**Problem:**
Copy exactly the lines of the material below that run from the one containing "box = part.Shape.BoundBox" through the one containing "if obj.type not". Copy no other lines.

--- START Records for processing ---

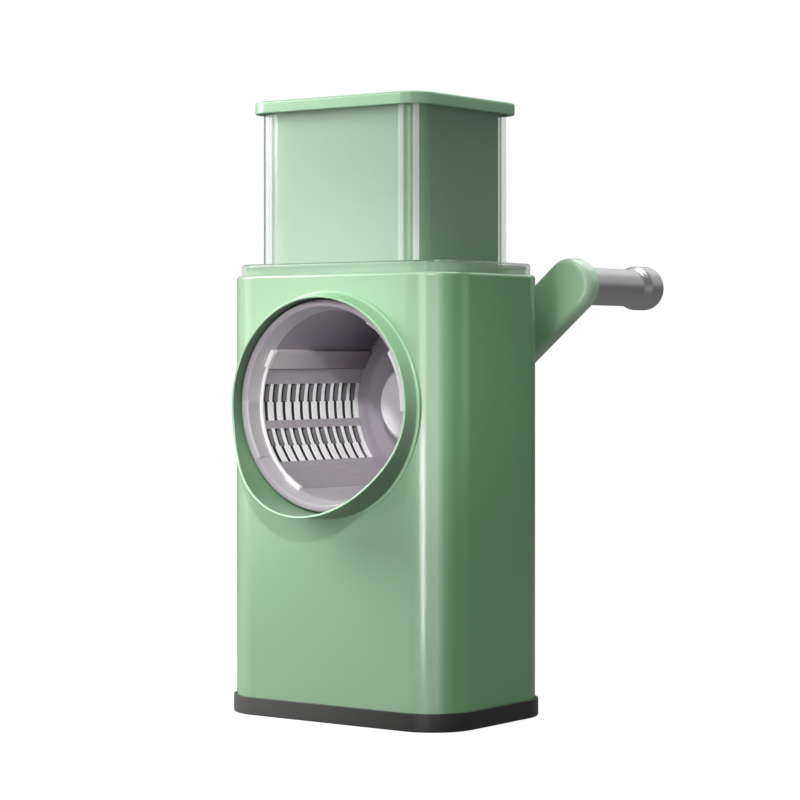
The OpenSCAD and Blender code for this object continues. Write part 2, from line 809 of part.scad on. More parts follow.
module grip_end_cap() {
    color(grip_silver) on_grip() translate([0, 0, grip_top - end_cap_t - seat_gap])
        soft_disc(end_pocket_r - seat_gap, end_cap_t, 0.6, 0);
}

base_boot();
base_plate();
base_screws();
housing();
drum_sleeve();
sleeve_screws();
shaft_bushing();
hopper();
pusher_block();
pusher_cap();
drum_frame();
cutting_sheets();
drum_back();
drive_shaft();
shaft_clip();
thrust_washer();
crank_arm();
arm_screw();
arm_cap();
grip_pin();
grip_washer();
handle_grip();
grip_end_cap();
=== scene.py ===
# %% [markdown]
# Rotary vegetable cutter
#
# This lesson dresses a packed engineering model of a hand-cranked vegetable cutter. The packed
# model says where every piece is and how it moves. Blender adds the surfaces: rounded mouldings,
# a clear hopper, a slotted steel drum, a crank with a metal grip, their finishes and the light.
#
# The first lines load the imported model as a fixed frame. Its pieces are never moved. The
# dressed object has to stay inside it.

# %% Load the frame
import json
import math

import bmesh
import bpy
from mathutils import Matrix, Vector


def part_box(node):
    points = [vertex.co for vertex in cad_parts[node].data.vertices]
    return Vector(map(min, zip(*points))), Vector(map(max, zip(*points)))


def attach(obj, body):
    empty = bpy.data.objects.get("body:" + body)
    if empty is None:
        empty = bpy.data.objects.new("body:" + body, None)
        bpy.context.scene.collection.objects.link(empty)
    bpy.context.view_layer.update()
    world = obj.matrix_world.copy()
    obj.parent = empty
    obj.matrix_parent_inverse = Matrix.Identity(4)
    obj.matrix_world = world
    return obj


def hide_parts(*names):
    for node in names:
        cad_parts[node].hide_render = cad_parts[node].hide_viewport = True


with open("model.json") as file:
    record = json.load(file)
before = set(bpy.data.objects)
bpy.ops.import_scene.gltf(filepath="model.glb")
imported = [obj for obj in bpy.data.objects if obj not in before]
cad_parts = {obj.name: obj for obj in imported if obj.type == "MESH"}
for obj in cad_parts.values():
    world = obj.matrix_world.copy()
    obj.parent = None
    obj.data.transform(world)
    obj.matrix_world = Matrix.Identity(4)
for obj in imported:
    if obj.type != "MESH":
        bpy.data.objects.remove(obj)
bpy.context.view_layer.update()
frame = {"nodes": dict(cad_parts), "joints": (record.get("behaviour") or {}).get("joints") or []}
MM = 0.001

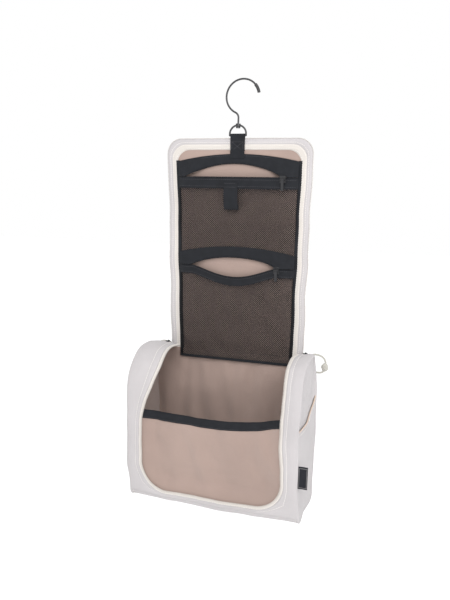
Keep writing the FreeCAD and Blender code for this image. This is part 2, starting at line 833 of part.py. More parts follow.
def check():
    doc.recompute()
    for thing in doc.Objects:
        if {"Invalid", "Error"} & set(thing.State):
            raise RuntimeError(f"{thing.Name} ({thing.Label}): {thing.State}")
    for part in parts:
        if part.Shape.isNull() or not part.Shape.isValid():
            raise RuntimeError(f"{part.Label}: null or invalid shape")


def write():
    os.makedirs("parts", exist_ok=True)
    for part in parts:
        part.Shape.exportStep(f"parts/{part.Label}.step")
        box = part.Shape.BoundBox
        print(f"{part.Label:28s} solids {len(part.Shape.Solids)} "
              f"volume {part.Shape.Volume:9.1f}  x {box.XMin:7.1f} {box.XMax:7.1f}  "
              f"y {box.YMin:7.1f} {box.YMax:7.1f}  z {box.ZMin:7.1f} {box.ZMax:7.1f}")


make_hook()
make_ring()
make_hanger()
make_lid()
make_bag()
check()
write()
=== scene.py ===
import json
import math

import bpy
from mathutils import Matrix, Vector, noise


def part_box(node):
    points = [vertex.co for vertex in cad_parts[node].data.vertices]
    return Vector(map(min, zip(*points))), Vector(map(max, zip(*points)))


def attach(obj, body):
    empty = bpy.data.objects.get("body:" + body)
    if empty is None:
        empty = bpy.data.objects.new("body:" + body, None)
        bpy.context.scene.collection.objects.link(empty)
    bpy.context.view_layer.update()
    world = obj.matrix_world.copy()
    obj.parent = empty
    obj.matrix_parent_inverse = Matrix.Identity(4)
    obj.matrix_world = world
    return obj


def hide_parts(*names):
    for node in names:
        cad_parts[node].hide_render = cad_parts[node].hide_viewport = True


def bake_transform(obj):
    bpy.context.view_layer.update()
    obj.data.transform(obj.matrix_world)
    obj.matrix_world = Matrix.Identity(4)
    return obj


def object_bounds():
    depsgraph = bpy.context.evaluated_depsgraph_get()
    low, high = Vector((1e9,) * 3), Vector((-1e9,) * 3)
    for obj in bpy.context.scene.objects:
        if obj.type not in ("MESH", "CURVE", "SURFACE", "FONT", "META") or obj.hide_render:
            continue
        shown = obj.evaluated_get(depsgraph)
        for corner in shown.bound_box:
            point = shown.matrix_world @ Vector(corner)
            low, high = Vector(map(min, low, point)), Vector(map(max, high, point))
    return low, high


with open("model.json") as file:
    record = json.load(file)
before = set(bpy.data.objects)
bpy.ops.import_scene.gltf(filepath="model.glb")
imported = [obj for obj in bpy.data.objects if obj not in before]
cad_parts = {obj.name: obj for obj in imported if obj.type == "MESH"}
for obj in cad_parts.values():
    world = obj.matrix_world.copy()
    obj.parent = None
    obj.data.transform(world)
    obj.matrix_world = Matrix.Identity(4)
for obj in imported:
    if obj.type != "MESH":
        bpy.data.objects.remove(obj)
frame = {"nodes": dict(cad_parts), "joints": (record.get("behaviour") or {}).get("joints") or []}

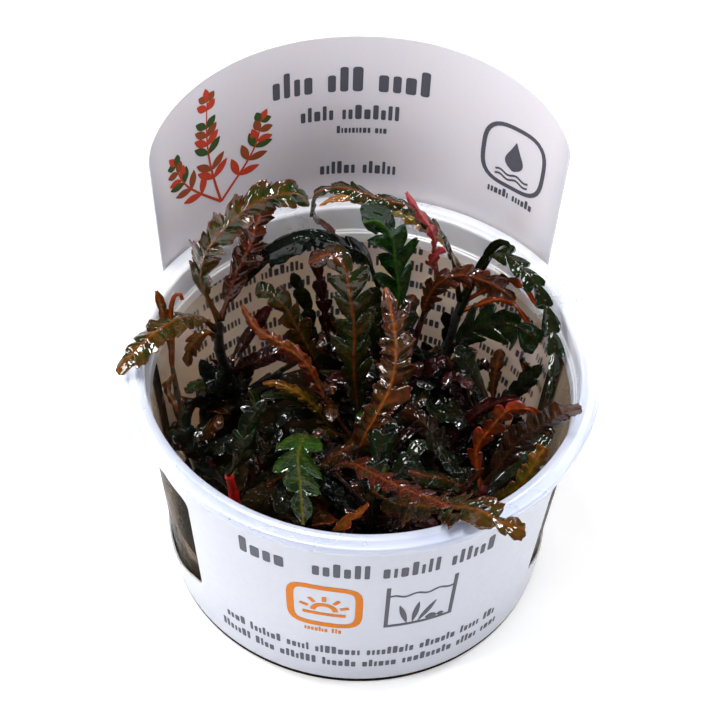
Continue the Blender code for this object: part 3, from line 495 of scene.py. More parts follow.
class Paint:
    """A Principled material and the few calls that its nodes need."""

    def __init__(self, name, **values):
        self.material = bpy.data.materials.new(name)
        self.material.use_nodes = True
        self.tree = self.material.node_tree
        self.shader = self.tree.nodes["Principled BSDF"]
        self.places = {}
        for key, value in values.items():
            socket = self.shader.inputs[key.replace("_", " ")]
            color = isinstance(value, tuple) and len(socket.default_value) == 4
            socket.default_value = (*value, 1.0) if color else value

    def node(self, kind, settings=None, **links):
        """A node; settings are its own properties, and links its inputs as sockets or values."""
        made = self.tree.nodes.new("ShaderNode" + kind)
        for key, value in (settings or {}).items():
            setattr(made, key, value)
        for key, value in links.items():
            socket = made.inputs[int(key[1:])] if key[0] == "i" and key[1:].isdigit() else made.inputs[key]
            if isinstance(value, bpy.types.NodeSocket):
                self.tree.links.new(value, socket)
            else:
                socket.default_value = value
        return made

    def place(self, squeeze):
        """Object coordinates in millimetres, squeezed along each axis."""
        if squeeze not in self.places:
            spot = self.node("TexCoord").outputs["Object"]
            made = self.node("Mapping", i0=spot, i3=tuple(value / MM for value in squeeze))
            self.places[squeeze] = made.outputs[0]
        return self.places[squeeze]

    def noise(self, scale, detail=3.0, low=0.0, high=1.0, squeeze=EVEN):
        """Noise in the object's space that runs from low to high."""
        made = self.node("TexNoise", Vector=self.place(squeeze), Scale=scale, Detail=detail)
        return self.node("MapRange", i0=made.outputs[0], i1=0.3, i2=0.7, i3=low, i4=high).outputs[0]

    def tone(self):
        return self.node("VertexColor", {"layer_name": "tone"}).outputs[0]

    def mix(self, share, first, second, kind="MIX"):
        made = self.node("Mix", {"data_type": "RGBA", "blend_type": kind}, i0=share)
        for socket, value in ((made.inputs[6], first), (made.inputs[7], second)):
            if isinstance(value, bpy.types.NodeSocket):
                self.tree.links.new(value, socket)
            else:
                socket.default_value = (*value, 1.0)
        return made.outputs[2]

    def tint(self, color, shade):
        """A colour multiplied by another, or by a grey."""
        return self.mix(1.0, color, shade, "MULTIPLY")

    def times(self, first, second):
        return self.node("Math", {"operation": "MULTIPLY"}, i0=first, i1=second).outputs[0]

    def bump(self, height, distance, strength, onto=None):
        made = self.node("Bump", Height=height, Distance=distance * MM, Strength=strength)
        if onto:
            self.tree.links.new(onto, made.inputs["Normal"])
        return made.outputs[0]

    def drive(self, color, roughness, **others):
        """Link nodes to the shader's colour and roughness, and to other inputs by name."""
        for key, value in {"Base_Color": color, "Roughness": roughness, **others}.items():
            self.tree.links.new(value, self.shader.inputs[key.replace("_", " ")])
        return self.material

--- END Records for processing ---

**Solution to this task:**
        box = part.Shape.BoundBox
        print(f"{part.Label:28s} solids {len(part.Shape.Solids)} "
              f"volume {part.Shape.Volume:9.1f}  x {box.XMin:7.1f} {box.XMax:7.1f}  "
              f"y {box.YMin:7.1f} {box.YMax:7.1f}  z {box.ZMin:7.1f} {box.ZMax:7.1f}")


make_hook()
make_ring()
make_hanger()
make_lid()
make_bag()
check()
write()
=== scene.py ===
import json
import math

import bpy
from mathutils import Matrix, Vector, noise


def part_box(node):
    points = [vertex.co for vertex in cad_parts[node].data.vertices]
    return Vector(map(min, zip(*points))), Vector(map(max, zip(*points)))


def attach(obj, body):
    empty = bpy.data.objects.get("body:" + body)
    if empty is None:
        empty = bpy.data.objects.new("body:" + body, None)
        bpy.context.scene.collection.objects.link(empty)
    bpy.context.view_layer.update()
    world = obj.matrix_world.copy()
    obj.parent = empty
    obj.matrix_parent_inverse = Matrix.Identity(4)
    obj.matrix_world = world
    return obj


def hide_parts(*names):
    for node in names:
        cad_parts[node].hide_render = cad_parts[node].hide_viewport = True


def bake_transform(obj):
    bpy.context.view_layer.update()
    obj.data.transform(obj.matrix_world)
    obj.matrix_world = Matrix.Identity(4)
    return obj


def object_bounds():
    depsgraph = bpy.context.evaluated_depsgraph_get()
    low, high = Vector((1e9,) * 3), Vector((-1e9,) * 3)
    for obj in bpy.context.scene.objects:
        if obj.type not in ("MESH", "CURVE", "SURFACE", "FONT", "META") or obj.hide_render:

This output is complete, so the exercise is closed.